Minden and Dorcheat Seafood to Pay $34,000 to Settle Sexual-Harassment Suit
Minden Seafood and Dorcheat Seafood will pay $34,000 to settle an EEOC sexual‑harassment suit after alleged harassment forced a cashier to resign. The case underscores employer responsibility for worker safety.

Minden Seafood, LLC and Dorcheat Seafood, LLC agreed to a four-year consent decree and will pay a total of $34,000 in back pay and emotional‑distress damages to a former cashier to resolve a sexual‑harassment lawsuit filed by the U.S. Equal Employment Opportunity Commission. The agency announced the settlement after alleging repeated misconduct by a co-worker and employer inaction that led the worker to quit.
The EEOC complaint says a male cook at Minden Seafood made unwanted sexually suggestive comments, propositioned the cashier, and followed her into the women’s bathroom where he exposed himself. The woman reported the conduct to a manager, asked for a schedule change to avoid the cook, and says management took no protective steps. She resigned in November 2021 and the complaint also alleges she was denied employment at Dorcheat Seafood and Grill, a sister restaurant.
The lawsuit, filed under the caption EEOC v. Minden Seafood, LLC and Dorcheat Seafood, LLC, Civil Action No. 2:24‑cv‑02360, was brought in the U.S. District Court for the Eastern District of Louisiana after the EEOC first attempted administrative conciliation. The consent decree resolving the case was approved on Jan. 28 and requires the restaurants to compensate the former employee, conduct training, revise harassment policies, provide regular reports to the EEOC, and post a notice affirming obligations under Title VII of the Civil Rights Act of 1964.

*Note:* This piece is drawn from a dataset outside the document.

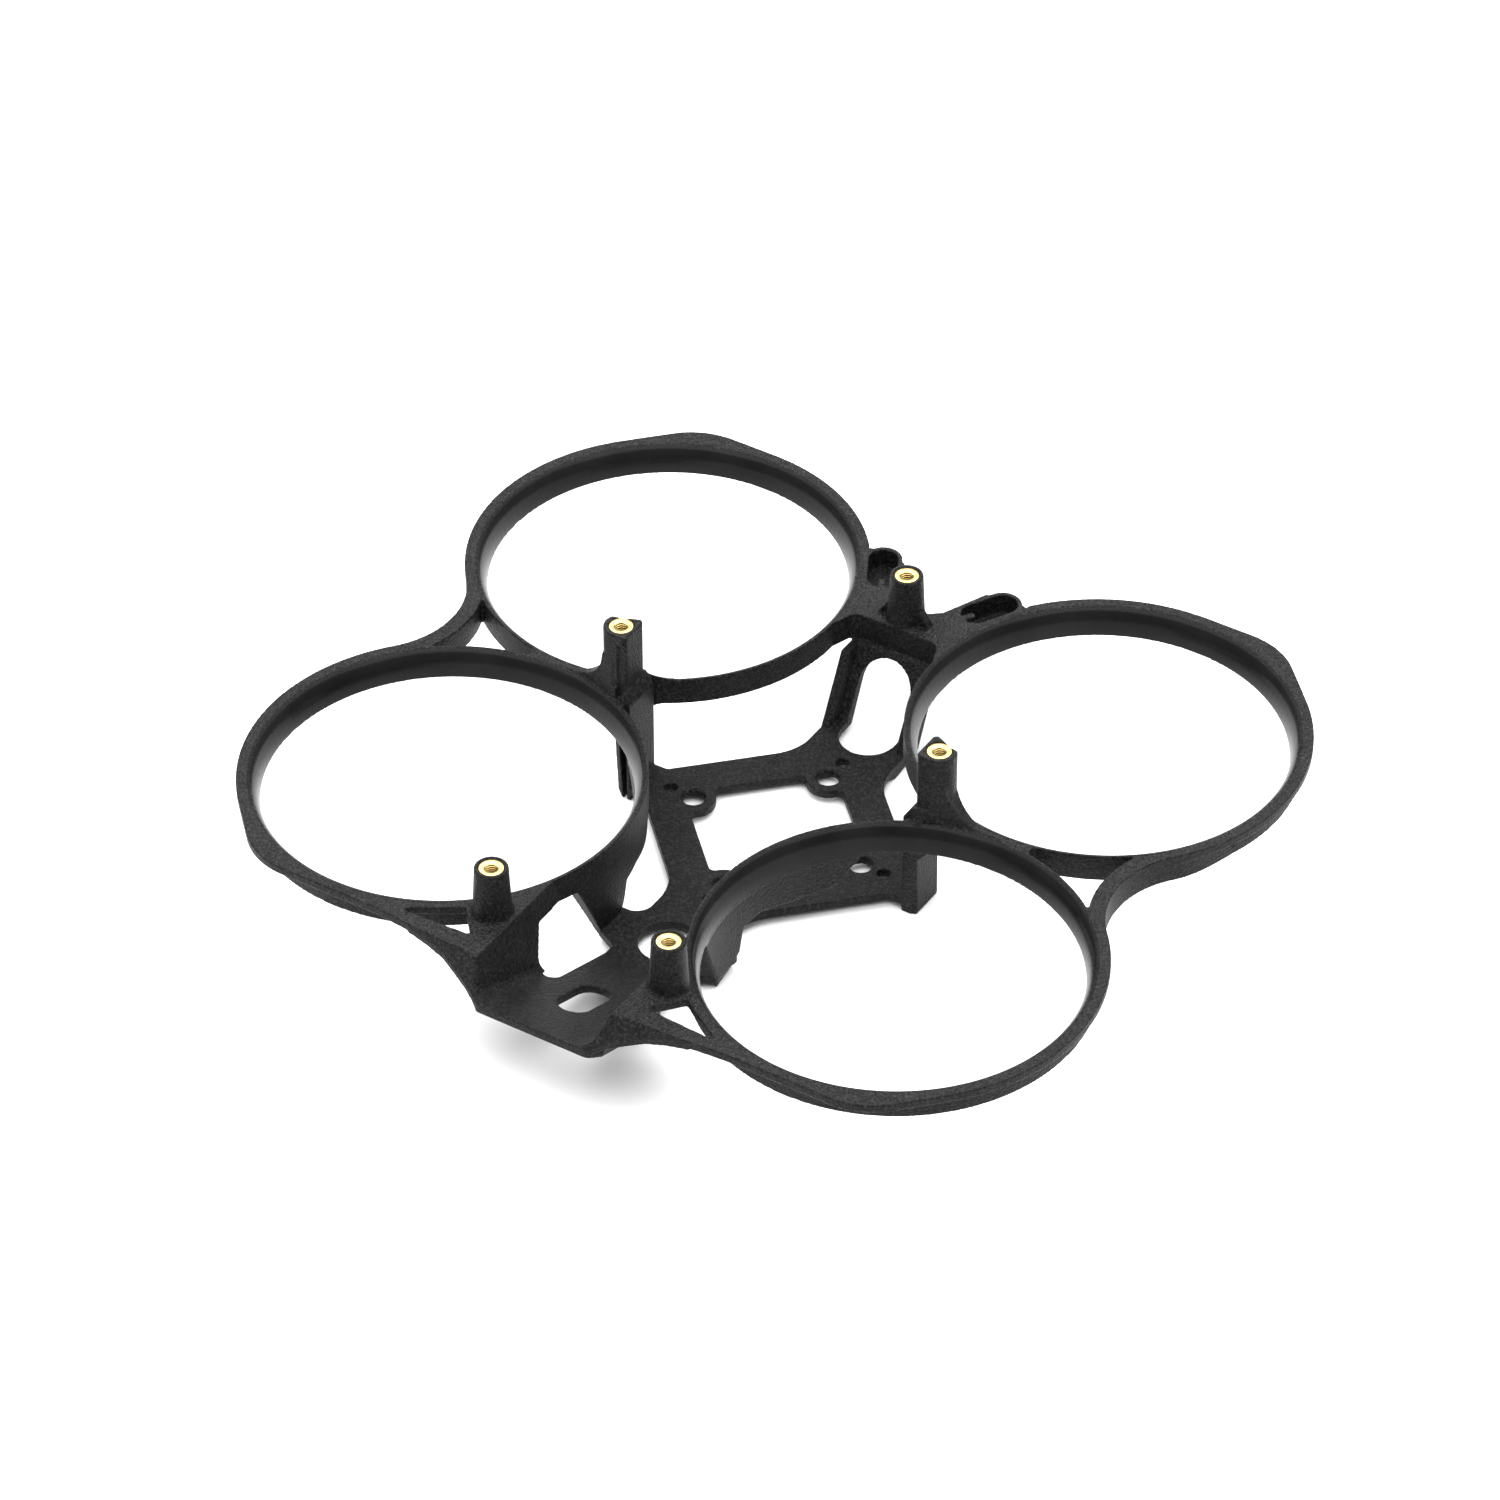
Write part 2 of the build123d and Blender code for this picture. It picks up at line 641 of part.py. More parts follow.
with BuildPart() as camera_cradle:
    with BuildSketch(level(0)):
        with BuildLine():
            neck_foot = [
                (RAMP_NECK_HALF, DECK_FRONT_Y),
                (RAMP_NECK_HALF, 49.2),
                (LIP_OUT_X, 47.8),
                (RAMP_HALF + CHEEK_T, 47.6),
            ]
            FilletPolyline(*neck_foot, radius=[1.6, 0.1])
            lip_end = [
                neck_foot[-1],
                (RAMP_HALF + CHEEK_T, CHEEK_END_Y),
                (FASCIA[0][0], NOSE_Y),
                (0, NOSE_Y),
            ]
            FilletPolyline(*lip_end, radius=[1.0, 0.8])
            Line((0, DECK_FRONT_Y), neck_foot[0])
            mirror(about=Plane.YZ)
        make_face()
        with Locations((0, VIEW_SLOT_Y)):
            SlotOverall(VIEW_SLOT_LENGTH, VIEW_SLOT_WIDTH, rotation=90, mode=Mode.SUBTRACT)
    extrude(amount=RIM_TOP)
    with BuildSketch(side_plane(-2 * RAMP_HALF)):
        with BuildLine():
            Polyline(
                (DECK_FRONT_Y, DECK_BASE),
                (DECK_FRONT_Y, DECK_TOP),
                (NOSE_Y, RAMP_LIP_TOP),
                (NOSE_Y, RAMP_LIP_TOP - RAMP_T),
                close=True,
            )
        make_face()
    extrude(amount=4 * RAMP_HALF, mode=Mode.INTERSECT)
    add(right_cheek())
    mirror(right_cheek(), about=Plane.YZ)

# ---------------------------------------------------------------- rear bridge
POCKET_SPAN = math.dist(POCKET_IN, POCKET_OUT)
POCKET_MID = ((POCKET_IN[0] + POCKET_OUT[0]) / 2, (POCKET_IN[1] + POCKET_OUT[1]) / 2)
POCKET_TURN = math.degrees(
    math.atan2(POCKET_OUT[1] - POCKET_IN[1], POCKET_OUT[0] - POCKET_IN[0])
)
BRIDGE_EDGE = [
    (0, BRIDGE_FRONT_Y),
    (BRIDGE_HALF, BRIDGE_FRONT_Y),
    (8.3, -29.0),
    (14.0, -29.0),
    (16.0, -46.0),
    (12.0, -47.6),
    (6.9, -46.6),
    (3.8, -39.6),
    (2.1, -38.2),
    (0, -38.2),
]
BRIDGE_WALL = 1.3
BRIDGE_CORNER = 2.0
HOLLOW_FRONT_Y = BRIDGE_FRONT_Y - BRIDGE_WALL
HOLLOW = [
    (0, HOLLOW_FRONT_Y),
    (6.6, HOLLOW_FRONT_Y),
    (7.2, -38.0),
    (4.9, -38.6),
    (2.9, -36.9),
    (0, -36.9),
]
POCKET_CLEAR = 0.5         # skin left between a pocket and the duct wall
TAB_ROOT = 0.1             # how far a tab runs into the pocket's end
SLICE_END = -100           # direction where the flange has already ended

with BuildPart() as rear_bridge:
    with BuildSketch(level(DUCT_BASE)) as bridge_outline:
        with BuildLine():
            Polyline(*BRIDGE_EDGE)
            mirror(about=Plane.YZ)
        make_face()
        for side in (1, -1):
            with Locations((side * POCKET_MID[0], POCKET_MID[1])):
                SlotCenterToCenter(
                    POCKET_SPAN, 2 * (POCKET_R + POCKET_WALL), rotation=side * POCKET_TURN
                )
            with Locations((side * DUCT_X, -DUCT_Y)):
                Circle(WALL_R, mode=Mode.SUBTRACT)
            with BuildLine():
                slice_points = sector(REAR_DUCT, SLICE_END, -REAR_FLANGE_END)
                Polyline(*[(side * x, y) for x, y in slice_points], close=True)
            make_face(mode=Mode.SUBTRACT)
    extrude(amount=RIM_TOP - DUCT_BASE)
    corners = edges().filter_by(Axis.Z).filter_by_position(
        Axis.Y, THRUST_Y + BRIDGE_FRONT_Y - 0.1, THRUST_Y + BRIDGE_FRONT_Y + 0.1
    )
    fillet(corners, BRIDGE_CORNER)
    with BuildSketch(level(DUCT_BASE)):
        with BuildLine():
            Polyline(*HOLLOW)
            mirror(about=Plane.YZ)
        make_face()
        with Locations((0, REAR_POST_Y)):
            Circle(BOSS_BASE_R - HOLLOW_CLEAR, mode=Mode.SUBTRACT)
        with Locations((DUCT_X, -DUCT_Y), (-DUCT_X, -DUCT_Y)):
            Circle(WALL_R + BRIDGE_WALL, mode=Mode.SUBTRACT)
    extrude(amount=FLANGE_BASE - DUCT_BASE, mode=Mode.SUBTRACT)
    with BuildSketch(level(POCKET_FLOOR)):
        for side in (1, -1):
            with Locations((side * POCKET_MID[0], POCKET_MID[1])):
                SlotCenterToCenter(POCKET_SPAN, 2 * POCKET_R, rotation=side * POCKET_TURN)
            with Locations((side * DUCT_X, -DUCT_Y)):
                Circle(WALL_R + POCKET_CLEAR, mode=Mode.SUBTRACT)
    extrude(amount=RIM_TOP - POCKET_FLOOR, mode=Mode.SUBTRACT)
    with BuildSketch(level(RIM_TOP)):
        for side in (1, -1):
            reach = POCKET_SPAN / 2 + POCKET_R - TAB_LENGTH / 2 + TAB_ROOT
            tab_x, tab_y = polar(POCKET_MID, -reach, POCKET_TURN)
            with Locations((side * tab_x, tab_y)):
                Rectangle(TAB_LENGTH, TAB_WIDTH, rotation=side * POCKET_TURN)
    extrude(amount=-TAB_T)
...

EEOC officials highlighted employer obligations and enforcement. Lucia Blacksher Ranier, senior trial attorney of the EEOC’s New Orleans Field Office, said, “The EEOC is committed to enforcing the law when employers allow this type of misconduct in the workplace. Employees should not be forced to tolerate sexual harassment to keep their jobs.” Rudy Sustaita, regional attorney for the EEOC’s Houston District Office, added, “Federal law guarantees employees the right to be free from sexual harassment in the workplace and not be subjected to retaliation when they complain of the harassment and ask that it stop. It is incumbent upon employers to ensure that complaints of sexual harassment are taken seriously and handled appropriately. The law is clear that nothing less will be tolerated.”

For restaurant workers, the case highlights familiar front‑of‑house and back‑of‑house vulnerabilities: cashiers and servers often work alone or in split shifts, which can limit witnesses and increase dependence on managers to act. Failure to respond can lead to turnover, lost wages, and emotional harm, and may expose employers to federal enforcement and oversight. The settlement does not detail whether the defendants admitted liability or the exact division of the $34,000 between back pay and emotional‑distress damages.
What comes next for employees and managers is practical and procedural. The consent decree’s training and policy revisions aim to change workplace norms, and the EEOC’s required reporting will create a monitoring window of compliance. For owners and managers in the restaurant sector, the case is a reminder that rapid, documented responses to complaints and clear anti‑harassment policies are essential to protect staff and limit legal exposure.